The appraiser will visit the home and look at its condition, its location and recent sales of similar homes in the area. All of this data helps paint a clearer picture of the home’s current market value.
If the appraisal comes in at or above the purchase price, things usually move forward without issue. If it comes in lower, your lender will explain what happens next. There are usually a few options, including adjusting the purchase price, reviewing the appraisal or making changes to the deal, so the process can continue.
Step 6: Underwriting review
Underwriting is the lender’s final check to make sure everything in your application lines up. An underwriter reviews the full picture, not to find faults, but to confirm the loan meets the required guidelines.
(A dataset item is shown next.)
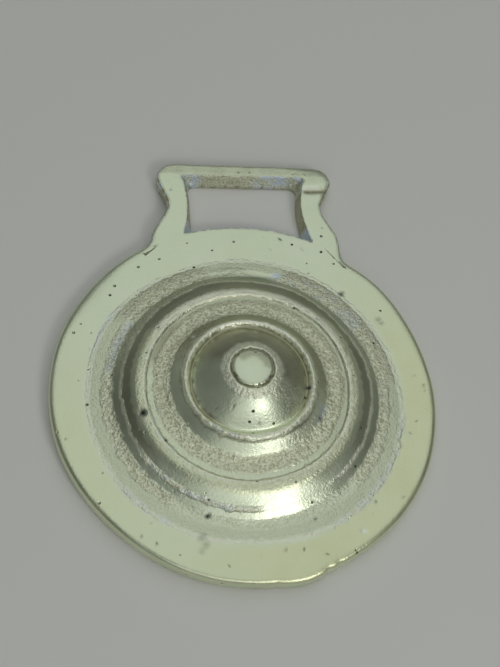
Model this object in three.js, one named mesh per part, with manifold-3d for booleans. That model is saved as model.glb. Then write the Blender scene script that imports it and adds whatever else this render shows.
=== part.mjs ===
// A horse brass: a cast brass pendant for a harness strap. A round disc, stepped up in rings to a domed
// boss with a button on it, carries a slotted loop at its top for the strap.
// Millimetres, +Z up. The brass lies on its flat back, with its face up and its loop towards +Y.
// It is built about the centre of the disc, on the plane of the back, and centred over the origin at the end.

import * as THREE from "three";
import { mergeVertices } from "three/addons/utils/BufferGeometryUtils.js";
import Module from "manifold-3d";

const wasm = await Module();
wasm.setup();

// ---- Driving dimensions --------------------------------------------------------------------------------

const PLATE = 3.6; // thickness of the flat rim and of the loop
const BRASS = { color: "#b9b98a", roughness: 0.36, metalness: 1 };

// The disc. Its edge is rounded off on the face and only broken at the back.
const DISC = { radius: 39.2, roundWidth: 1.7, roundDrop: 1.3, backBreak: 0.6 };

// The relief, from the axis outward. `r` is a radius, `z` a height above the face of the flat rim.
const BUTTON = { r: 3.95, crown: 11.9, z: 11.4 };
const GROOVE = { r: 4.15, z: 10.85 };
const DOME = { r: 4.5, z: 11.05, topSlope: 0.5, foot: 11.35, footZ: 5.95 };
const BEAD = { inner: 11.7, innerZ: 6.05, top: 6.8, outer: 13.5, outerZ: 6.1 };
const TERRACE = { slopeFoot: 15.3, slopeFootZ: 4.55, cove: 18.6, coveZ: 3.72, edge: 20.25, edgeZ: 3.55 };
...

During this review, they look at a few different things:
- Debt-to-income ratio (DTI) shows how much of your monthly income already goes toward debts and helps the lender see whether a mortgage payment fits comfortably into your budget
- Credit gives the lender insight into how you’ve handled borrowing and payments in the past
- Income consistency helps confirm that your income is steady and dependable, not just higher during one period
- Appraisal results confirm the home’s value matches the purchase price and reflects what similar homes are selling for
- Employment verification makes sure you’re currently employed and earning the income listed on your application
It’s common for lenders to ask a few follow-up questions or request additional documentation at this stage. These checks are a normal part of the process and help move things toward final approval.
Step 7: Final approval and “clear to close”
If the underwriter is satisfied with their review, your loan receives final approval. You may hear this referred to as being “clear to close.”
At this point, all required conditions have been met. The lender prepares the final loan documents and coordinates with the closing agent to schedule signing.
This is an exciting milestone in the mortgage loan process, as it means you’re almost at the finish line.
Step 8: Closing day
Closing day is when everything comes together. You’ll review and sign the final paperwork, including the closing disclosure, which outlines the confirmed terms and costs of your loan.
You’ll also provide any remaining funds required for closing. Once the closing documents are signed and the transaction is complete, ownership transfers and you receive the keys to your new home.
It’s a busy day, but your lender and closing team will guide you through each step.
How long does the mortgage loan process take?
Your timeline for the mortgage process will vary on several factors, including:
- How quickly you provide documents
- Appraisal scheduling
- Loan type
- Overall lender/underwriter workload
Staying organized and responsive can help prevent unnecessary delays.
How to help make the mortgage loan process smoother
There are a few simple things you can do along the way to help your mortgage process go more smoothly:
- Respond quickly to lender requests. Even small delays can slow things down, so replying promptly helps keep your application moving.
- Keep your finances steady. Try to avoid opening new credit cards or making large purchases until your loan is finalized.
- Stay organized. Keeping important documents in one place makes it easier to share what’s needed when it’s requested.
- Keep bank activity stable. Big or unusual deposits and withdrawals can raise questions, so it helps to keep spending and transfers consistent.
- Ask questions when something isn’t clear. Your lender can walk you through what’s happening and help you understand the next steps.
Staying on track to buy your home
The mortgage loan process may feel complex at first, but each step serves a purpose. With a clear understanding of what to expect, you can work through the process with more confidence and less stress, allowing you to focus on the excitement of finding a place to call home.